§ **To be done**
Repeat, line for line, the entries printed below.

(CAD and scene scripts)
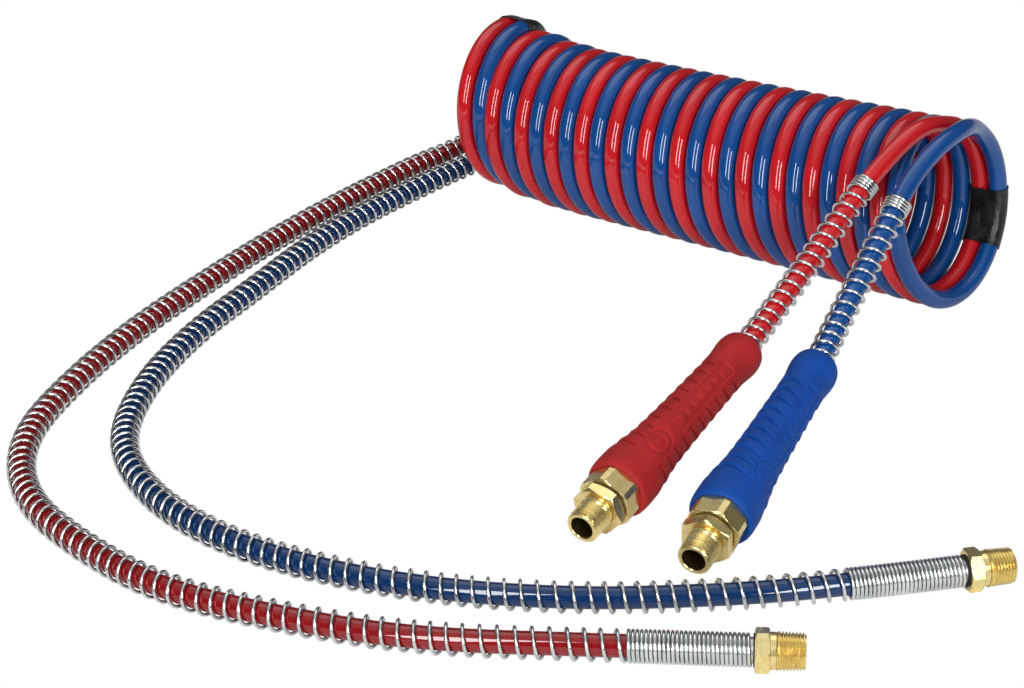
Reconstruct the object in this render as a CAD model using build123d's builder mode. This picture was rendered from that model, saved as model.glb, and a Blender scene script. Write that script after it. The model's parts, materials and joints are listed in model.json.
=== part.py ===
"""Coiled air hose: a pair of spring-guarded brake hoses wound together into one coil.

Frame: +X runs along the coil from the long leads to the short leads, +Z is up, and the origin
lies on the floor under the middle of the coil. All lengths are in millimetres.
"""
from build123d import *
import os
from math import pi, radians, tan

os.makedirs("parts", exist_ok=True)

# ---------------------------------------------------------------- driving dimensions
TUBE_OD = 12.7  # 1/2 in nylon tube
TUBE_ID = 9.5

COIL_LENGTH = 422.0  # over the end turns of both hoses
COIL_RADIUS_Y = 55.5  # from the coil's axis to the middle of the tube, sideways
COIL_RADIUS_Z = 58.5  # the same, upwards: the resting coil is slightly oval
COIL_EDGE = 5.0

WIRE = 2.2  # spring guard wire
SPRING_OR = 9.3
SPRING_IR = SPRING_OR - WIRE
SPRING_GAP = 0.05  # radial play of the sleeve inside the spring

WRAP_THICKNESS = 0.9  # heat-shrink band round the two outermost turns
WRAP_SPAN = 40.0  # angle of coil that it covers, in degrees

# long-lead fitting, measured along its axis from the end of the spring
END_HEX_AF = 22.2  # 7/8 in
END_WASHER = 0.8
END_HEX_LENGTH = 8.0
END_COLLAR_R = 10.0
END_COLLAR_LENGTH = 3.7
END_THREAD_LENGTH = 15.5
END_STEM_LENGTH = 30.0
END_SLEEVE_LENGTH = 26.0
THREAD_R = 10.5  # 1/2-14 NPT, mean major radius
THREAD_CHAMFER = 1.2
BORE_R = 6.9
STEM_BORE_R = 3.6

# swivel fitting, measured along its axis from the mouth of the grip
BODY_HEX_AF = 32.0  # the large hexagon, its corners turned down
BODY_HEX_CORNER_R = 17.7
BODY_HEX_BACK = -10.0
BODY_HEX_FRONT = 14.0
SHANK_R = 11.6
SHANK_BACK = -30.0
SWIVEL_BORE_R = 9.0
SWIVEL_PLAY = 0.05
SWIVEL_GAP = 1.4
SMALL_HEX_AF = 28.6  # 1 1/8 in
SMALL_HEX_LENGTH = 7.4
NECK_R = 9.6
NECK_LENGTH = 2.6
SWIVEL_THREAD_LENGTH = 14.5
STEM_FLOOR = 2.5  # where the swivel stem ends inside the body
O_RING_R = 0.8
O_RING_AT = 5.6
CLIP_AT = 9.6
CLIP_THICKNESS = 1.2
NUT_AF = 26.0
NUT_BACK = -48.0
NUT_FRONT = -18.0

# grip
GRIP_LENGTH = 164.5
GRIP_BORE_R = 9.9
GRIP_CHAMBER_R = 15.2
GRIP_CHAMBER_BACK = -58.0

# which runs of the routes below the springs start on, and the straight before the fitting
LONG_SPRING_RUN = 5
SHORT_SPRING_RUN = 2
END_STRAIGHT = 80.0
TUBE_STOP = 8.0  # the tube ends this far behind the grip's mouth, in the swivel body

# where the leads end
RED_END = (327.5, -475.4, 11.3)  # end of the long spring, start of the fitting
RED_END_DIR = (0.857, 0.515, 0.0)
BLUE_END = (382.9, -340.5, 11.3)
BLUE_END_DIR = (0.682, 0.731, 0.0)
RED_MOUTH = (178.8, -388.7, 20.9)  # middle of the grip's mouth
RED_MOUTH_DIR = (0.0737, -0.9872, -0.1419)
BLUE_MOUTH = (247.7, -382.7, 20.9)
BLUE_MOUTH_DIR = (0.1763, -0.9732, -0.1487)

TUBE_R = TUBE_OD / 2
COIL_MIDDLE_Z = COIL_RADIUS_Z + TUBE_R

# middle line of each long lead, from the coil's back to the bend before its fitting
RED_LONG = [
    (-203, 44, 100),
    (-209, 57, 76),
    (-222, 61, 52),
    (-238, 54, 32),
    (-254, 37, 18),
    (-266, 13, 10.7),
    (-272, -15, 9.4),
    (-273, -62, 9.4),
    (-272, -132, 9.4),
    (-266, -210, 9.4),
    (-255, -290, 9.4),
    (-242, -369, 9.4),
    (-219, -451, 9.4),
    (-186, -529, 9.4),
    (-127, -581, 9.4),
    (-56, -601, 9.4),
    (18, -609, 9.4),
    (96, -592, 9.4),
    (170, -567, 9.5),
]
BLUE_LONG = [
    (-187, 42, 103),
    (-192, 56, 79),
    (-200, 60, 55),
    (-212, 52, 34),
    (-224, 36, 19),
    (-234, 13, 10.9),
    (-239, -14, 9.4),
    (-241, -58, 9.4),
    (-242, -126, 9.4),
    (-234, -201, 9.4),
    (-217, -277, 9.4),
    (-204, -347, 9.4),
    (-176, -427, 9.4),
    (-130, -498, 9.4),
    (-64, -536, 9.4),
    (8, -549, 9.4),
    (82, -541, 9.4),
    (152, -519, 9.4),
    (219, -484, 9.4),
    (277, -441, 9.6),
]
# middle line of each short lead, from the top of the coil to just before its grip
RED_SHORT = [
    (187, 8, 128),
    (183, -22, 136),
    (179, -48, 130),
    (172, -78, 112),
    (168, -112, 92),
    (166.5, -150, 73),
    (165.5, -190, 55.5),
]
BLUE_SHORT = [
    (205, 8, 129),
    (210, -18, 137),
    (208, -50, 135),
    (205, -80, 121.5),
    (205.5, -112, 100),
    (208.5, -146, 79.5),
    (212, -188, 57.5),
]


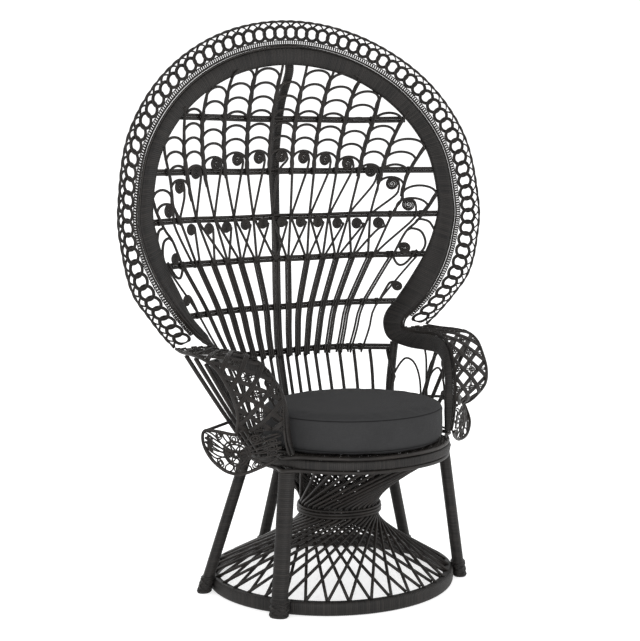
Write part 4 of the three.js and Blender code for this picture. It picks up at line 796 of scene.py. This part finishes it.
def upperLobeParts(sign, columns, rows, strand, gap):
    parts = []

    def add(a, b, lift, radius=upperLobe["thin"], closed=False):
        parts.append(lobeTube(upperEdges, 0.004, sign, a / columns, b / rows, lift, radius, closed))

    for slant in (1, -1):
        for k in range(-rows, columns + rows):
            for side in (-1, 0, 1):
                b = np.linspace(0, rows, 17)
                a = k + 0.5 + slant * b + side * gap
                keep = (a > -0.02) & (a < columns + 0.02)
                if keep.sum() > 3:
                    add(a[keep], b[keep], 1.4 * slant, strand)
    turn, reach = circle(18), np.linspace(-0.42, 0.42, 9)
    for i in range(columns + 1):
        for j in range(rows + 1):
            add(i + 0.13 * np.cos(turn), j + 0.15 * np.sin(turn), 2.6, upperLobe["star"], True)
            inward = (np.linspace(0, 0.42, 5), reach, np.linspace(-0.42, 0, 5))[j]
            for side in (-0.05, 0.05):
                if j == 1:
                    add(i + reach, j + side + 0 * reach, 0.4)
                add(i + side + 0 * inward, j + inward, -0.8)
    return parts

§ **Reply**
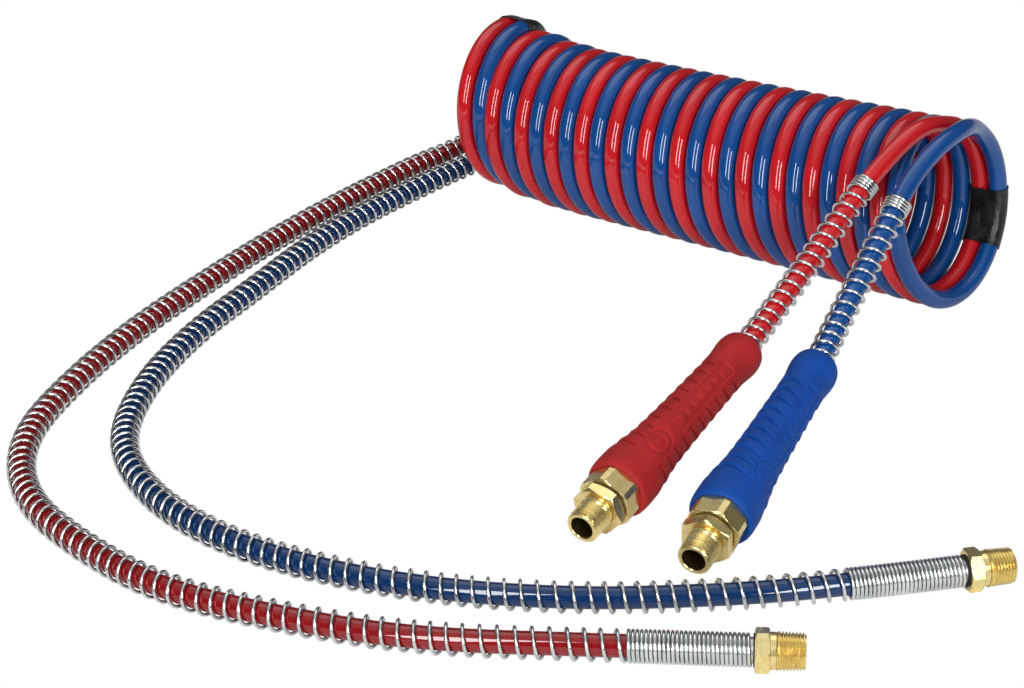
Reconstruct the object in this render as a CAD model using build123d's builder mode. This picture was rendered from that model, saved as model.glb, and a Blender scene script. Write that script after it. The model's parts, materials and joints are listed in model.json.
=== part.py ===
"""Coiled air hose: a pair of spring-guarded brake hoses wound together into one coil.

Frame: +X runs along the coil from the long leads to the short leads, +Z is up, and the origin
lies on the floor under the middle of the coil. All lengths are in millimetres.
"""
from build123d import *
import os
from math import pi, radians, tan

os.makedirs("parts", exist_ok=True)

# ---------------------------------------------------------------- driving dimensions
TUBE_OD = 12.7  # 1/2 in nylon tube
TUBE_ID = 9.5

COIL_LENGTH = 422.0  # over the end turns of both hoses
COIL_RADIUS_Y = 55.5  # from the coil's axis to the middle of the tube, sideways
COIL_RADIUS_Z = 58.5  # the same, upwards: the resting coil is slightly oval
COIL_EDGE = 5.0

WIRE = 2.2  # spring guard wire
SPRING_OR = 9.3
SPRING_IR = SPRING_OR - WIRE
SPRING_GAP = 0.05  # radial play of the sleeve inside the spring

WRAP_THICKNESS = 0.9  # heat-shrink band round the two outermost turns
WRAP_SPAN = 40.0  # angle of coil that it covers, in degrees

# long-lead fitting, measured along its axis from the end of the spring
END_HEX_AF = 22.2  # 7/8 in
END_WASHER = 0.8
END_HEX_LENGTH = 8.0
END_COLLAR_R = 10.0
END_COLLAR_LENGTH = 3.7
END_THREAD_LENGTH = 15.5
END_STEM_LENGTH = 30.0
END_SLEEVE_LENGTH = 26.0
THREAD_R = 10.5  # 1/2-14 NPT, mean major radius
THREAD_CHAMFER = 1.2
BORE_R = 6.9
STEM_BORE_R = 3.6

# swivel fitting, measured along its axis from the mouth of the grip
BODY_HEX_AF = 32.0  # the large hexagon, its corners turned down
BODY_HEX_CORNER_R = 17.7
BODY_HEX_BACK = -10.0
BODY_HEX_FRONT = 14.0
SHANK_R = 11.6
SHANK_BACK = -30.0
SWIVEL_BORE_R = 9.0
SWIVEL_PLAY = 0.05
SWIVEL_GAP = 1.4
SMALL_HEX_AF = 28.6  # 1 1/8 in
SMALL_HEX_LENGTH = 7.4
NECK_R = 9.6
NECK_LENGTH = 2.6
SWIVEL_THREAD_LENGTH = 14.5
STEM_FLOOR = 2.5  # where the swivel stem ends inside the body
O_RING_R = 0.8
O_RING_AT = 5.6
CLIP_AT = 9.6
CLIP_THICKNESS = 1.2
NUT_AF = 26.0
NUT_BACK = -48.0
NUT_FRONT = -18.0

# grip
GRIP_LENGTH = 164.5
GRIP_BORE_R = 9.9
GRIP_CHAMBER_R = 15.2
GRIP_CHAMBER_BACK = -58.0

# which runs of the routes below the springs start on, and the straight before the fitting
LONG_SPRING_RUN = 5
SHORT_SPRING_RUN = 2
END_STRAIGHT = 80.0
TUBE_STOP = 8.0  # the tube ends this far behind the grip's mouth, in the swivel body

# where the leads end
RED_END = (327.5, -475.4, 11.3)  # end of the long spring, start of the fitting
RED_END_DIR = (0.857, 0.515, 0.0)
BLUE_END = (382.9, -340.5, 11.3)
BLUE_END_DIR = (0.682, 0.731, 0.0)
RED_MOUTH = (178.8, -388.7, 20.9)  # middle of the grip's mouth
RED_MOUTH_DIR = (0.0737, -0.9872, -0.1419)
BLUE_MOUTH = (247.7, -382.7, 20.9)
BLUE_MOUTH_DIR = (0.1763, -0.9732, -0.1487)

TUBE_R = TUBE_OD / 2
COIL_MIDDLE_Z = COIL_RADIUS_Z + TUBE_R

# middle line of each long lead, from the coil's back to the bend before its fitting
RED_LONG = [
    (-203, 44, 100),
    (-209, 57, 76),
    (-222, 61, 52),
    (-238, 54, 32),
    (-254, 37, 18),
    (-266, 13, 10.7),
    (-272, -15, 9.4),
    (-273, -62, 9.4),
    (-272, -132, 9.4),
    (-266, -210, 9.4),
    (-255, -290, 9.4),
    (-242, -369, 9.4),
    (-219, -451, 9.4),
    (-186, -529, 9.4),
    (-127, -581, 9.4),
    (-56, -601, 9.4),
    (18, -609, 9.4),
    (96, -592, 9.4),
    (170, -567, 9.5),
]
BLUE_LONG = [
    (-187, 42, 103),
    (-192, 56, 79),
    (-200, 60, 55),
    (-212, 52, 34),
    (-224, 36, 19),
    (-234, 13, 10.9),
    (-239, -14, 9.4),
    (-241, -58, 9.4),
    (-242, -126, 9.4),
    (-234, -201, 9.4),
    (-217, -277, 9.4),
    (-204, -347, 9.4),
    (-176, -427, 9.4),
    (-130, -498, 9.4),
    (-64, -536, 9.4),
    (8, -549, 9.4),
    (82, -541, 9.4),
    (152, -519, 9.4),
    (219, -484, 9.4),
    (277, -441, 9.6),
]
# middle line of each short lead, from the top of the coil to just before its grip
RED_SHORT = [
    (187, 8, 128),
    (183, -22, 136),
    (179, -48, 130),
    (172, -78, 112),
    (168, -112, 92),
    (166.5, -150, 73),
    (165.5, -190, 55.5),
]
BLUE_SHORT = [
    (205, 8, 129),
    (210, -18, 137),
    (208, -50, 135),
    (205, -80, 121.5),
    (205.5, -112, 100),
    (208.5, -146, 79.5),
    (212, -188, 57.5),
]


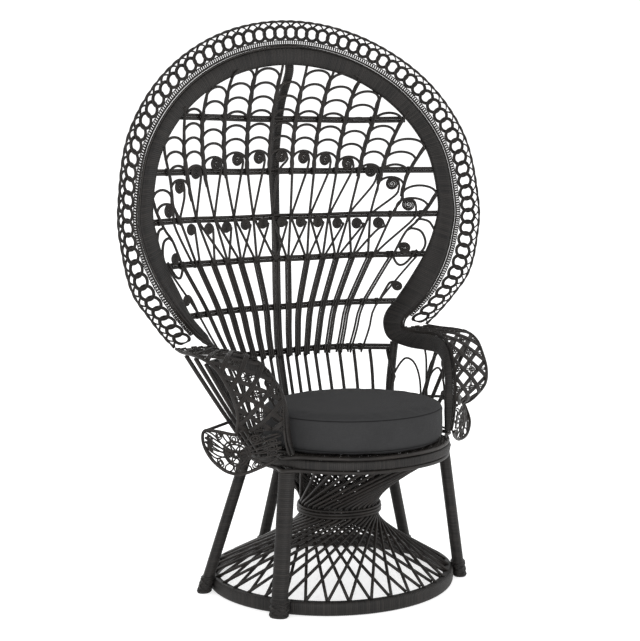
Write part 4 of the three.js and Blender code for this picture. It picks up at line 796 of scene.py. This part finishes it.
def upperLobeParts(sign, columns, rows, strand, gap):
    parts = []

    def add(a, b, lift, radius=upperLobe["thin"], closed=False):
        parts.append(lobeTube(upperEdges, 0.004, sign, a / columns, b / rows, lift, radius, closed))

    for slant in (1, -1):
        for k in range(-rows, columns + rows):
            for side in (-1, 0, 1):
                b = np.linspace(0, rows, 17)
                a = k + 0.5 + slant * b + side * gap
                keep = (a > -0.02) & (a < columns + 0.02)
                if keep.sum() > 3:
                    add(a[keep], b[keep], 1.4 * slant, strand)
    turn, reach = circle(18), np.linspace(-0.42, 0.42, 9)
    for i in range(columns + 1):
        for j in range(rows + 1):
            add(i + 0.13 * np.cos(turn), j + 0.15 * np.sin(turn), 2.6, upperLobe["star"], True)
            inward = (np.linspace(0, 0.42, 5), reach, np.linspace(-0.42, 0, 5))[j]
            for side in (-0.05, 0.05):
                if j == 1:
                    add(i + reach, j + side + 0 * reach, 0.4)
                add(i + side + 0 * inward, j + inward, -0.8)
    return parts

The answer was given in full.